A third instance of Haar measure that you have surely seen is that of the unit circle of the complex plane $C=\{e^{i\phi}\mid 0\le\phi <2\pi\}$. Here the group operation is multiplication. Multiplication by the number $e^{i\phi_0}$ amounts to rotating the circle counterclockwise by the angle $\phi_0$. Here
the “measure” $d\phi$ will be invariat under such rotations as
$$d(\phi+\phi_0)=d\phi,$$
or, if $S\subseteq C$, then
$$m(S)=\int_Sd\phi=\int_{e^{i\phi_0}S}d(\phi+\phi_0)=\int_{e^{i\phi_0}S}d\phi=m(e^{i\phi_0}S).$$

In the last example (as the group $C$ is compact as a topological space), it is customary (but not necessary for all purposes) to divide the measure by $2\pi$ so that $m(C)=1$.

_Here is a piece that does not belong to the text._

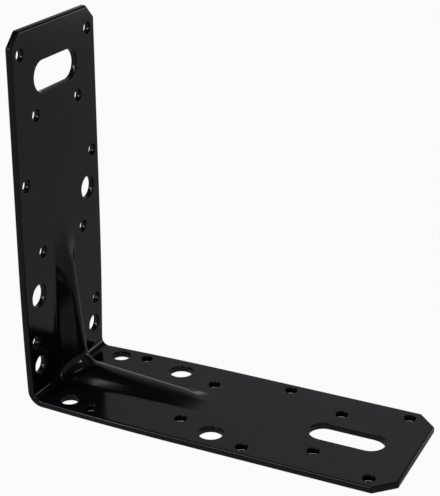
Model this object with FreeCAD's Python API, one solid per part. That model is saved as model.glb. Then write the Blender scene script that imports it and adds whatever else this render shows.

The fun facts are that for Lie groups and locally compact topological groups a Haar measure always exists. It is unique up to a constant multiplier in many important cases such as compact. For non-commutative groups (e.g. matrix groups) there is a distinction between invariance under group operation from the left or from the right. The two notions coincide in the compact case.

Sketching an example, where there is a difference between left and right invariant.
Consider the group $G$ of real upper triagular matrices of the form
$$G=\left\{\left(\begin{array}{cc}\sqrt{y}&\frac{x}{\sqrt y}\\0&\frac1{\sqrt{y}} \end{array}\right)\mid x,y\in\mathbb{R},y>0\right\}.$$
Let us denote the above element of $G$ by $g(x,y)$.
Consider the differential
$$dg(x,y)=\frac{\partial}{\partial y}g(x,y)\,dy+\frac{\partial}{\partial x}g(x,y)\,dx.$$
For any fixed element $g(r,s)\in G$ we see that
$$(g(r,s)g(x,y))^{-1}d(g(r,s)g(x,y))=g(x,y)^{-1}g(r,s)^{-1}g(r,s)dg(x,y) =g(x,y)^{-1}dg(x,y),$$
so the entries of the matrix of 1-forms
$$g(x,y)^{-1}dg(x,y)=\left( \begin{array}{cc} \frac{dy}{2y}&\frac{dx}y\\0&-\frac{dy}{2y}\end{array}\right)$$
are left invariant. Therefore the exterior product of the top row entries
$$\frac{dy}{2y}\wedge\frac{dx}y=\frac12\frac{dy\wedge dx}{y^2}$$
is a left-invariant 2-form. Number theorists will recognize this (up to a scalar factor) as the
hyperbolic metric of the upper half plane. We can define an action of $G$
on the upper half plane by the recipe of fractional linear
transformations. Let $\tau$ be an arbitrary element of the upper half-plane
and define $g\cdot\tau=z_1/z_2$, where
$$\left(\begin{array}{c}z_1\\ z_2\end{array}\right) =g\left( \begin{array}{c}\tau\\1\end{array}\right).$$
Here $g(y,x)\cdot i=x+iy$, so the entire upper half plane is the orbit of $i$ under $G$.

We get a right invariant 2-form similarly by using
$$dg(x,y)g(x,y)^{-1}=\left( \begin{array}{cc} \frac{dy}{2y}&dx-\frac{x\,dy}y\\0&-\frac{dy}{2y}\end{array}\right).$$

Again the wedge product of the entries of the upper row gives a right invariant 2-form
$$\frac{dy}{2y}\wedge \left(dx-\frac{x\,dy}y\right)=\frac{dy\wedge dx}{2y}.$$
We see that this time the left and right invariant measures are not scalar multiples of each other.